Adding a new column is the fastest way to expand your schema and push more intelligence into your system. It can store computed values, track metadata, or hold state that unlocks new queries. It is not just a structural change—it’s a capability shift.
In SQL, adding a new column requires precise definition.
ALTER TABLE users ADD COLUMN last_login TIMESTAMP;
This creates the column without touching existing rows. Use DEFAULT when you need initial values:
ALTER TABLE users ADD COLUMN status TEXT DEFAULT 'active';
Check constraints to protect data integrity:
ALTER TABLE orders ADD COLUMN priority INT CHECK (priority BETWEEN 1 AND 5);
For performance, adding a column to large tables requires planning.
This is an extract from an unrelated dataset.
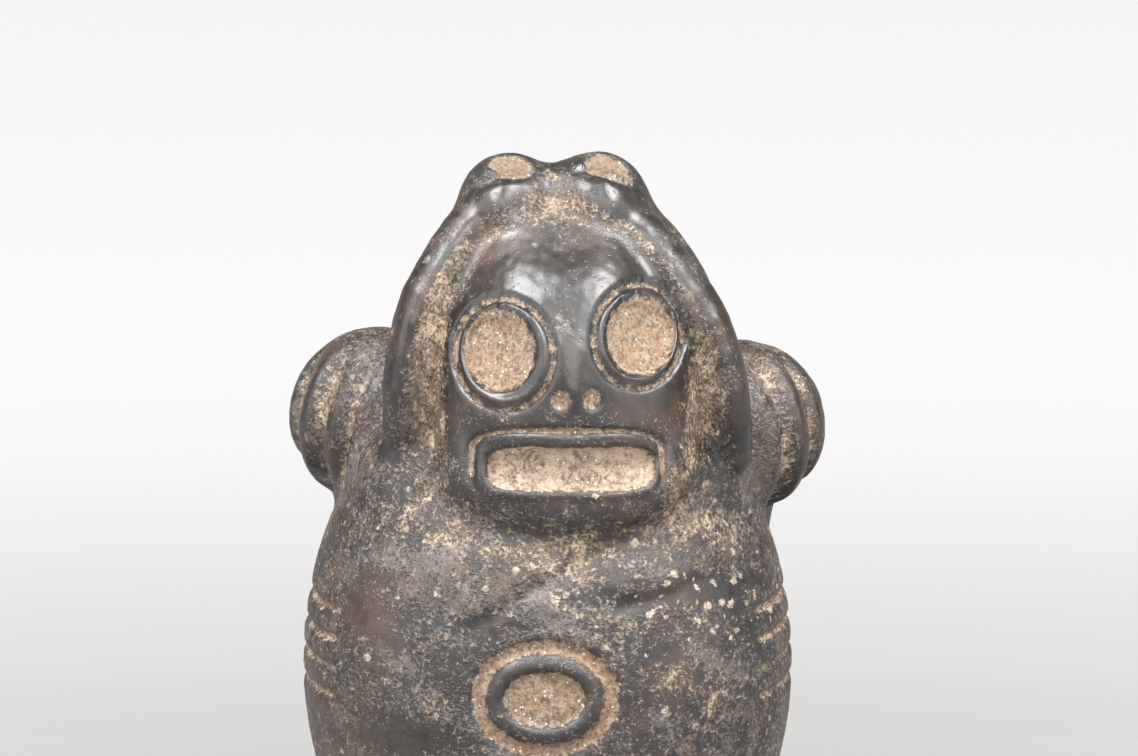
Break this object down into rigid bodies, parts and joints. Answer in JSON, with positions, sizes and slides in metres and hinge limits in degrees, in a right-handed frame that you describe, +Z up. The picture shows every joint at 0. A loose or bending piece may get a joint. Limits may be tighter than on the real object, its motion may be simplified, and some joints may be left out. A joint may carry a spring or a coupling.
{
  "type": "carved stone figure",
  "caption": "Squat dark stone figure with a skull-like face in a hood crowned by bosses, banded drawn-back shoulders, a ringed navel, folded legs and a low oval base.",
  "frame": {"origin": "centre of the oval base's flat underside", "axes": "+Z up along the figure's height, and the face looks along -Y"},
  "size_m": [0.0904, 0.0664, 0.1502],
  "materials": {
    "stone": "dark polished stone, with pale brown deposit in the grooves and pecked hollows"
  },
  "bodies": {
    "root": {"carved_figure": "stone"}
  },
  "joints": []
}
In production, run schema migrations during low-traffic windows. Test in a staging environment to ensure downstream queries and services expect the new field. Use index creation when the column will be filtered or joined frequently:
CREATE INDEX idx_orders_priority ON orders(priority);
In NoSQL databases, the concept of a new column often maps to adding a field in documents. This is schema-flexible but still needs discipline. Define field naming in code, backfill where needed, and update validation rules to match.
The value of a new column is not only in the storage—it’s in what you do next. Update APIs, rework reports, and push fresh features powered by the new dimension of data. Every new column changes your model’s shape and can unlock new business logic instantly.